Alright, gather ’round, my curious Web3 explorers! Your trusty Web3 Mummy is back to unravel another little mystery of this exciting digital world: the difference between Custodial and Non-Custodial crypto wallets. Think of it like choosing who holds the keys to your digital treasure chest!

Remember how we talked about needing a special digital home for your cryptocurrencies and NFTs? That’s your crypto wallet. Now, just like in the real world, you have different options for keeping your valuables safe. You can leave them at a trusted bank, or you can keep them locked up in your own safe at home. The world of crypto wallets has similar choices!

Custodial Wallets: Letting Someone Else Hold the Keys

  • Think of it like handing over the keys to your piggy bank to a trusted friend for safekeeping, especially when you’re just starting to collect coins in the Web3 neighborhood.
  • The folks at the big crypto marketplaces? They’re kind of like the bank in our analogy – they hold onto your digital treasures for you, so you don’t have to worry about complicated lock combinations right away.
  • The Upside: Super handy when you’re just dipping your toes in or doing a lot of buying and selling on one platform. Plus, if you forget your password, they usually have a way to help you get back in, like getting a new card from the bank.
  • The Downside: Remember that saying, “Not your keys, not your coins”? Well, since they have the main key, they have the ultimate say. If something goes wrong on their end, your treasures could be at risk. It’s like hoping your friend is always careful with your piggy bank.

Non-Custodial Wallets: You Hold the Keys to Your Kingdom

  • Imagine getting your very own, super-secure treasure chest at home where only you know the secret knock and have the special key. That’s what a non-custodial wallet feels like!
  • Those super-secret codes – we call them private keys and seed phrases – are like the magical combination to your chest. Keep them safe, and only you can open it!
  • The Awesome Part: You’re the boss of your digital goodies! No one can freeze your account or tell you what you can and can’t do with your treasures. It’s like having your own personal vault.
  • The “Be Careful!” Part: You’re also the sole guardian of those secret keys. Lose them, and it’s like losing the only way to open your treasure chest – your goodies could be gone for good.

The Big Difference: Who has the wallet’s Key?

It all boils down to who’s holding onto that precious key! With custodial, it’s someone else. With non-custodial, it’s all you, my explorer!

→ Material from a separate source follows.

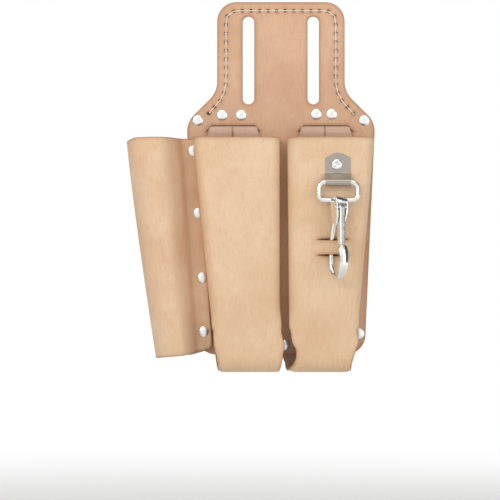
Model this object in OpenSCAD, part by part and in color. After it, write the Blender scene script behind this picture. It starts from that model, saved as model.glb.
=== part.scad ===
// Electrician's tool pouch: a leather back panel with a slotted belt tab,
// two pliers pockets, a screwdriver sleeve and a sprung snap hook.
// Millimetres. X is to the wearer's right as seen from the front, Z is up and
// the front faces -Y. The origin is midway between the belt slots, on the
// rearmost plane of the leather.

/* [Leather] */
// Thickness of the back panel
panel_t = 2.8; // [2.4:0.2:3.0]
// Thickness of the tab backing, the tongues and the bottom flaps
rear_t = 2.4; // [2.2:0.2:2.6]
// Thickness of the pocket and sleeve leather
pocket_t = 2.4; // [2.0:0.2:2.6]

/* [Belt tab] */
// Width of the belt tab
tab_w = 110; // [106:1:114]
// Height of the tab's top edge above the origin
tab_top = 50.3; // [48:0.5:54]
// Radius of the tab's top corners
tab_corner_r = 16.5; // [12:0.5:20]
// Width of each belt slot
slot_w = 10; // [8:0.5:12]
// Length of each belt slot, end to end
slot_len = 76; // [70:1:80]
// Distance of each slot's centre line from the middle
slot_x = 28; // [26:0.5:30]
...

Which One’s Right for You?

Think about it like this:

  • Just starting out or doing lots of trading? A custodial wallet on a trusted platform can be a gentle way to begin. Example: Binance wallet, Coinbase wallet (Exchange wallet).
  • Got a good amount of treasure you want to keep extra safe? A non-custodial wallet gives you that ultimate peace of mind, like knowing your prized possessions are locked safely at home. Examples: Trust wallet, MetaMask

 

Disclaimer: While I’m here to share my understanding and offer friendly analogies to help you navigate the exciting world of Web3 and the choices you have with crypto wallets, please remember that I am not a financial advisor, and this information should not be taken as financial advice.